What I hate is when you are telling another Mom something you let your kids do and she says "Oh, I'm a terrible mother I would NEVER let my child do that." Implying that because you DID let them do it then YOU are really the bad Mom. Case in point, last St. Patrick's day I let my son paint leprechon footprints on our hardwoods floor. The rules were not on the furniture or walls and he had to clean it up the next day. When I relayed it to a friend she repeatedly said how she would never let her children paint on the floor, so what a "good" Mom I must be and what a "bad" Mom she must be.

Juggling Frogs said...

Thank you! You're one of the "worst" that I had in mind, as one of the best.

Just keep that pedestal in the basement, in case you need something to lean on someday. (I hear they make good park benches, when toppled & held horizontally.)

(I thought I left a comment when you first published this post, but it must have been eaten by pantry moths.

Then I came here looking for Boston-area frum Mommy bloggers, but couldn't remember where you're based.

THEN I realized that I need your blog today for practical reasons, as we're hosting a friend whose child is on the SC diet this shabbat, and need ideas for GF goodies!

So, thank you on a number of fronts!)

Juggling Frogs said...

Purplemommy,

I hear you, and agree that the "bad mommy" is often used in the way you describe.

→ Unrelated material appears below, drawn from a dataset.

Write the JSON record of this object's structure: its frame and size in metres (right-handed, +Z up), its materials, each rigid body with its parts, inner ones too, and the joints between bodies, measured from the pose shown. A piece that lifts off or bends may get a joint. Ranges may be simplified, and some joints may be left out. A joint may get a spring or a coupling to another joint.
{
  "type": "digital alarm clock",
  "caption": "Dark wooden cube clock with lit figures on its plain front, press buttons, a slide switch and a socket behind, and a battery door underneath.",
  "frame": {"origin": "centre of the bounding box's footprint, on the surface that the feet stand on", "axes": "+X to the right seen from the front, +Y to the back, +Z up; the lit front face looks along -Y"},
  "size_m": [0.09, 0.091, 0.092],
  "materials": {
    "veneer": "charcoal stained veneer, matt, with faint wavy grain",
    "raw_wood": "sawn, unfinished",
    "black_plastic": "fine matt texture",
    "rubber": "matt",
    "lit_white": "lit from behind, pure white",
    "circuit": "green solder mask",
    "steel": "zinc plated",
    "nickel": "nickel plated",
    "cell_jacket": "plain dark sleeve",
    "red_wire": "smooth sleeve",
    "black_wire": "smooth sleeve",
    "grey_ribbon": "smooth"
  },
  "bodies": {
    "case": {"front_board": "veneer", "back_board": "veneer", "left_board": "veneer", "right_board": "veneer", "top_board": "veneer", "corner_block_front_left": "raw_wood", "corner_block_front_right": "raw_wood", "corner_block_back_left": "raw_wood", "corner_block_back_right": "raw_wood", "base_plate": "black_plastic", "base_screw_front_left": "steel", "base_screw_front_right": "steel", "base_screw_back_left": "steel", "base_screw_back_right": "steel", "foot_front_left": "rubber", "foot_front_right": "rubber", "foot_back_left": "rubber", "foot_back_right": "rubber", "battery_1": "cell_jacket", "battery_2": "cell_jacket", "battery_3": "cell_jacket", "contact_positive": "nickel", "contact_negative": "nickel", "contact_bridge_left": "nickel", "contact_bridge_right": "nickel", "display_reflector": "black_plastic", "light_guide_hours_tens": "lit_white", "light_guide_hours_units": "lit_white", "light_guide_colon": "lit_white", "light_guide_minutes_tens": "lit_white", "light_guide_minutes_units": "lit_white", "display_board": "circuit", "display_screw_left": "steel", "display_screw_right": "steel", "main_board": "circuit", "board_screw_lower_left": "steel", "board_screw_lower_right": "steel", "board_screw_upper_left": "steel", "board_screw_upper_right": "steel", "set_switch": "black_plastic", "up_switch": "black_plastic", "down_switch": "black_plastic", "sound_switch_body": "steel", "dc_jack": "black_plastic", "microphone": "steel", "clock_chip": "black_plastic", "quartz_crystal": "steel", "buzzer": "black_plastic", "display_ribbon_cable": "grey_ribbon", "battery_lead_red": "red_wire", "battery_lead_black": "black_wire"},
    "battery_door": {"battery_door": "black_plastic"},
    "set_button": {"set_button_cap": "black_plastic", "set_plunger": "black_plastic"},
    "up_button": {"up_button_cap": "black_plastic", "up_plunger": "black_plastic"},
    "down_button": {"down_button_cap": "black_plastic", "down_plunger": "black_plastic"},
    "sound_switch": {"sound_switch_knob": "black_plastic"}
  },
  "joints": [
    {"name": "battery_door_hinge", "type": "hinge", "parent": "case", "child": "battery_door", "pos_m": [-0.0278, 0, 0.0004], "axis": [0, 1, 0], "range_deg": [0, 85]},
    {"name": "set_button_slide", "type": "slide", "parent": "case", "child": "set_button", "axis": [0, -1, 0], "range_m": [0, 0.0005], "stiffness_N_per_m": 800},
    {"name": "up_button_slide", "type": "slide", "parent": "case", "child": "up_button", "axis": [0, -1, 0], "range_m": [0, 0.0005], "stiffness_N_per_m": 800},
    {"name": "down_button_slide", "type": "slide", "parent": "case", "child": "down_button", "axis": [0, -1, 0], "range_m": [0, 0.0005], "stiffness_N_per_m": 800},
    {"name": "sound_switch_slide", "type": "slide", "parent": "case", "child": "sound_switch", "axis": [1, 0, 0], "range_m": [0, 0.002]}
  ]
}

But, maybe, (I hope) sometimes, some of the people who say that, are *really* trying to compliment you on your flexibility. *Some* of them might mean that they realize that their own rigidity causes them to sacrifice spontaneity and joyful messiness in favor of housekeeping.

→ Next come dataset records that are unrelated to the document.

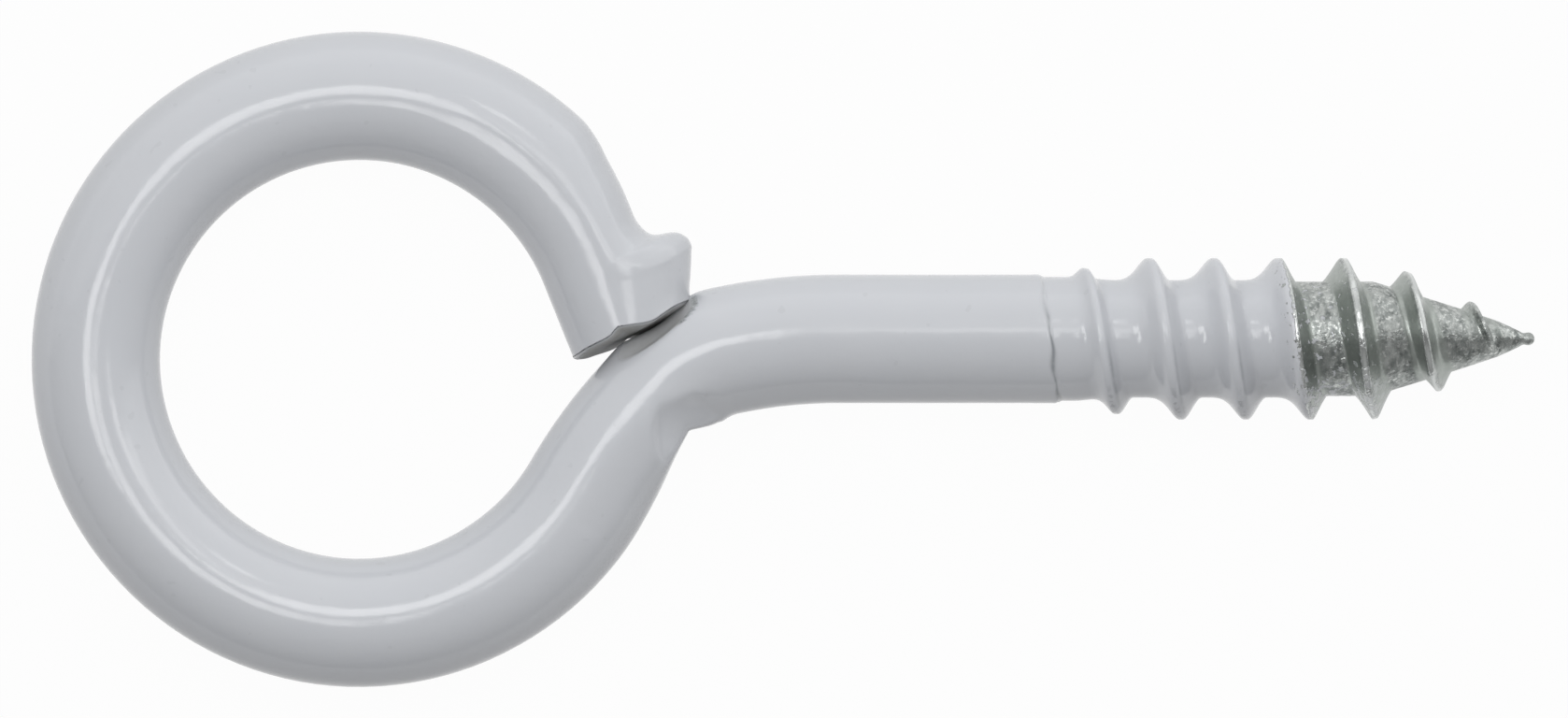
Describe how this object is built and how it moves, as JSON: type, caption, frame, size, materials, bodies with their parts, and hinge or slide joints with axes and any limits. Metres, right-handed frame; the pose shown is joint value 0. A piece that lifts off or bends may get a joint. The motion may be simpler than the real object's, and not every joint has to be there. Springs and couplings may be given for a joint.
{
  "type": "screw eye",
  "caption": "Closed wire eye on a short shank with a coarse wood thread and a gimlet point, for hanging or guiding things.",
  "frame": {"origin": "centre of the eye, halfway through the wire", "axes": "+X along the shank towards the tip, +Z square to the eye's plane; the part lies flat"},
  "size_m": [0.0465, 0.0202, 0.005],
  "materials": {
    "white_coating": "gloss white coat over zinc plated steel"
  },
  "bodies": {
    "root": {"screw_eye": "white_coating"}
  },
  "joints": []
}
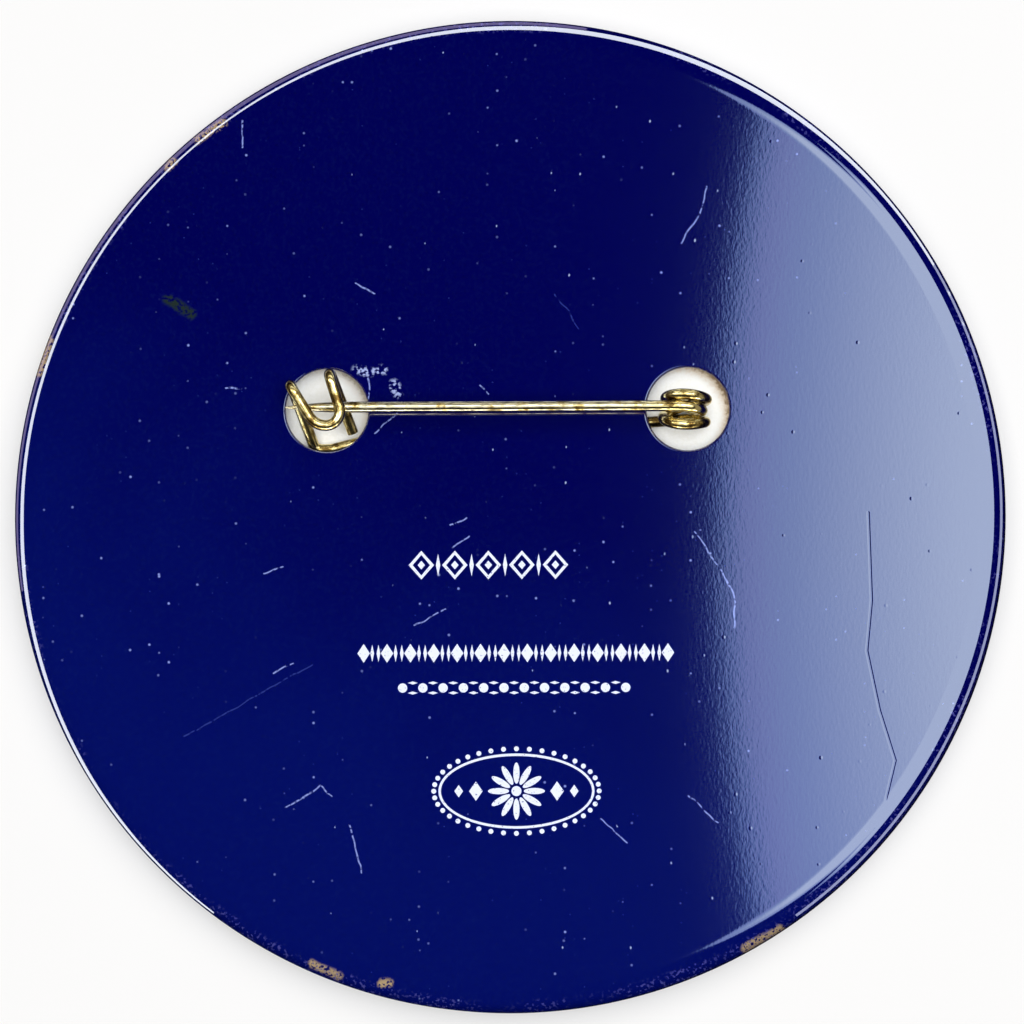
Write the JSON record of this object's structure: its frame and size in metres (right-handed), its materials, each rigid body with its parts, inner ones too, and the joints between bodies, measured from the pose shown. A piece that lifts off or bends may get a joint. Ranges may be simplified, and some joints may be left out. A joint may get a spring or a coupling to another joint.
{
  "type": "button badge",
  "caption": "Round pin-back badge with a dark enamelled tinplate back, a curled rim over a ribbed front sheet, and a sprung wire pin with a folded wire catch.",
  "frame": {"origin": "on the shell's axis, in the plane of the front lip, which is the lowest plane of the part", "axes": "+Z out of the back of the badge, +Y towards the top edge, +X towards the coil end of the pin as seen from the back"},
  "size_m": [0.0635, 0.0634, 0.006],
  "materials": {
    "enamelled_tinplate": "gloss navy litho enamel on tinplate",
    "clear_ribbed_plastic": "clear, fine parallel ribs",
    "printed_paper": "matt print",
    "ivory_card": "smooth ivory card, stained at the edges",
    "brass_plated_wire": "bright brass plate over spring wire, tarnished in the bends"
  },
  "bodies": {
    "badge": {"back_shell": "enamelled_tinplate", "lens_sheet": "clear_ribbed_plastic", "picture_sheet": "printed_paper", "backing_card": "ivory_card", "fixed_leg": "brass_plated_wire", "catch_hook": "brass_plated_wire"},
    "coil": {"spring_coil": "brass_plated_wire"},
    "arm": {"pin_arm": "brass_plated_wire"}
  },
  "joints": [
    {"name": "pin_sideways", "type": "hinge", "parent": "badge", "child": "coil", "pos_m": [0.00947, 0.006, 0.00216], "axis": [0, 0, 1], "range_deg": [-1.5, 9], "stiffness_Nm_per_rad": 0.02},
    {"name": "pin_lift", "type": "hinge", "parent": "coil", "child": "arm", "pos_m": [0.01137, 0.00688, 0.00359], "axis": [0, 1, 0], "range_deg": [0, 45], "deforming": ["spring_coil"]}
  ]
}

I remember one rainy afternoon, a friend and I let our kids play in a big mud puddle in the park, and the look on the other mothers' faces. Some were disapproving, for sure, but others were wistful.

If there is any doubt, I'd actively assume the "bad" mother meant it this way (and maybe even despite a bit of evidence to the contrary, just because I can be ornery).

Do you have that "bad" non-painting mom's e-mail address? If so, it's not too late to forward to her the YouTube of Randy Pausch's Last Lecture, in which he mentions letting the kids paint their walls. That might shut her up... um, I mean... help her better understand your perspective.

ZM said...

dw,

I definitely set my bar high. I aim to be a good mom, and to have the other stuff just be details that need to be managed. I think, though, that as far as the kids are concerned, the bar is about right: I need to meet thier needs with love, food, shelter and the kinds of things that nourish a growing spirit.

It's my problem, really, that that stuff is just harder when you've got details - or, let's be less coy about it: baggage. Baggage doesn't change the kids' needs, but perhaps you are right, and it means I should be kinder to myself. While meeting their needs.

purplemommy, oh, sheesh. I've done that to someone. She lets her kids run rampant (and joyous) through the house, bashing each other with foam swords. She set firm boundaries, and even got to play herself. It was wonderful to watch, but I wouldn't be comfortable with it. And so I did exactly to her, what that other mom did to you! And then felt silly about it. Sheesh. I coulda kept my mouth shut, y'know?

Carolyn, I am in the Boston area. Whazzup? And I love, love, love the muddy puddle story. I squished my neat-freakiness once and splashed with the kid in muddly puddles during a light rain. It was wonderful.